My point was that although it is possible in principle, it would be so
inconvenient as to be unworkable for most human beings. We found that
in trying to develop a secure operating system, which required users to
enter passwords so often that they got careless with the passwords.
One solution is to abandon voting and going to a system of sortition. Then
the problem becomes stacking of the selection pool.
The only reliable way anyone has found to solve the public choice
problem is stop making public choices that anyone would want to unduly
influence. But anarchy has its downside.
-------- Original Message --------
Subject: Re: [EL] Halderman on "Hacking the D.C. Internet Voting
Pilot"
Date: Wed, 6 Oct 2010 08:15:50 -0700
From: David Jefferson <d_jefferson@yahoo.com>
To: jon.roland@constitution.org
CC: David Jefferson <d_jefferson@yahoo.com>, Candice Hoke
<ch@electionexcellence.org>
Dear Mr. Roland,
Thank you for cc'ing me on your comment to Election Law Blog. I think
the security issues are deeper than you outline here. Many security
experts have studied these problems, and there are no easy answer even
in principle. Even the best-defended systems, owned by organizations
with vast security resources, are penetrated, and the penetration goes
undetected for long periods of time. Recall the attacks on Google and
dozens of other high tech firms earlier this year. From my position in
the national security community at Lawrence Livermore National
Laboratory (a nuclear weapons lab) I know of many others.
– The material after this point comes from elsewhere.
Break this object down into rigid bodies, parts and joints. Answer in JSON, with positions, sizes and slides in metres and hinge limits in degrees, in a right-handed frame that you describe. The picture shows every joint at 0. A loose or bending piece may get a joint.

I consider Internet voting to be a national security threat. We need
to consider our election infrastructure to be a vital national
infrastructure that has to be protected from, not exposed to, cyber
attack.
I have taken the liberty to comment inline in your message below.
Best wishes,
David
On Oct 6, 2010, at 7:56 AM, Jon Roland wrote:
> It is something of an
overstatement to say that an effective defense
> is virtually impossible. It is possible in principle for each voter
> to get a digital key pair and digitally sign his ballot in a way
that
> would authenticate him and also insure the ballot does not get
> altered, while maintaining secret ballot standards.
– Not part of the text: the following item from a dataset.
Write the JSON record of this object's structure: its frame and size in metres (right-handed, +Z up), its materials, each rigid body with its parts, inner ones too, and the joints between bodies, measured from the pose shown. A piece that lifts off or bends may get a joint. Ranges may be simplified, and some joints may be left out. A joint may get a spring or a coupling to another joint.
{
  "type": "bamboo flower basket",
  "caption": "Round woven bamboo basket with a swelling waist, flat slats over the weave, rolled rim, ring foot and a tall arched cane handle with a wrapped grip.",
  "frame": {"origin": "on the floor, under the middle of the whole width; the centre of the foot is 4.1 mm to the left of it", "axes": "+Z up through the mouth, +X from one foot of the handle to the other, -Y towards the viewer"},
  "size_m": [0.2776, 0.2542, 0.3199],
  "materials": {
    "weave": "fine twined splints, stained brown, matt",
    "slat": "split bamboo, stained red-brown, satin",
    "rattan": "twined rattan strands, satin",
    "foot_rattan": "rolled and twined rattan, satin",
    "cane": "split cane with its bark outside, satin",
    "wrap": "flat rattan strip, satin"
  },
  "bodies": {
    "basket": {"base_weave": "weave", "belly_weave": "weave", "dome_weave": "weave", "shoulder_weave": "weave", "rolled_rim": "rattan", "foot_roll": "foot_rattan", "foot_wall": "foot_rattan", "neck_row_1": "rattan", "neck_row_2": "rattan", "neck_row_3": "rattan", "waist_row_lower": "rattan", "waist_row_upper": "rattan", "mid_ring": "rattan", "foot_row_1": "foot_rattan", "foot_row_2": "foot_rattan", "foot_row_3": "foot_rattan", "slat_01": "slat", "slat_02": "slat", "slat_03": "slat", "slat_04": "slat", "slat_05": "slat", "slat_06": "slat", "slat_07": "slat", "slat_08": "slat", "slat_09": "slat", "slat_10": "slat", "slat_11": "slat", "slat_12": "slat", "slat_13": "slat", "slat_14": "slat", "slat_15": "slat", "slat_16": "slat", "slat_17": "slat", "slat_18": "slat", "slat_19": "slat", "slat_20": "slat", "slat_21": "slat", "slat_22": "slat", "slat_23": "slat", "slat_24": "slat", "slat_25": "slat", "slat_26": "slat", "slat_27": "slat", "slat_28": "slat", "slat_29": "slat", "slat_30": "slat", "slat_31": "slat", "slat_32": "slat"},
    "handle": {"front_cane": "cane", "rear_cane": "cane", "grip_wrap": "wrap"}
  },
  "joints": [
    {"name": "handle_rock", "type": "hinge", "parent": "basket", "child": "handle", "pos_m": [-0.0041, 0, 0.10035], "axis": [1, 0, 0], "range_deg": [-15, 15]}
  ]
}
Voter's ballots were transmitted encrypted and were stored encrypted.
They were still compromised totally. Cryptography is vital, but it
just shifts the attack to other weak points.
> The entire voter registration list
would have to be digitally
> encrypted to prevent ballot stuffing by fictitious voters.
This was not ballot stuffing; it was replacement of ballots one for one
by ballots from the same fake voters as the originals.
> That would only leave the problem
of someone looking over the
> shoulders of voters to unduly influence the way they vote, so the
> system would still need to have voters use voting booths where
their
> votes could not be observed by others. Such booths could be made
> conveniently available everywhere, or even brought to voters unable
> to get to them otherwise.
This system was designed to allow voters to vote from their private
machine, the goal of most Internet voting enthusiasts. So the vote
privacy problem remains, but it is no worse than that for ordinary
paper absentee ballots.
> Needless to say, doing all this
would be an enormously complex
> process that would be difficult for most voters to grasp. On the
> other hand, we are probably going to have to do something like that
> for personal identification generally, using not centralized
> identification systems, but a digital notary system based on
circles
> of trust. This could lead to a situation in which most people are
> digitally connected, but a substantial part of the public is left
> unconnected, digital "nonpersons".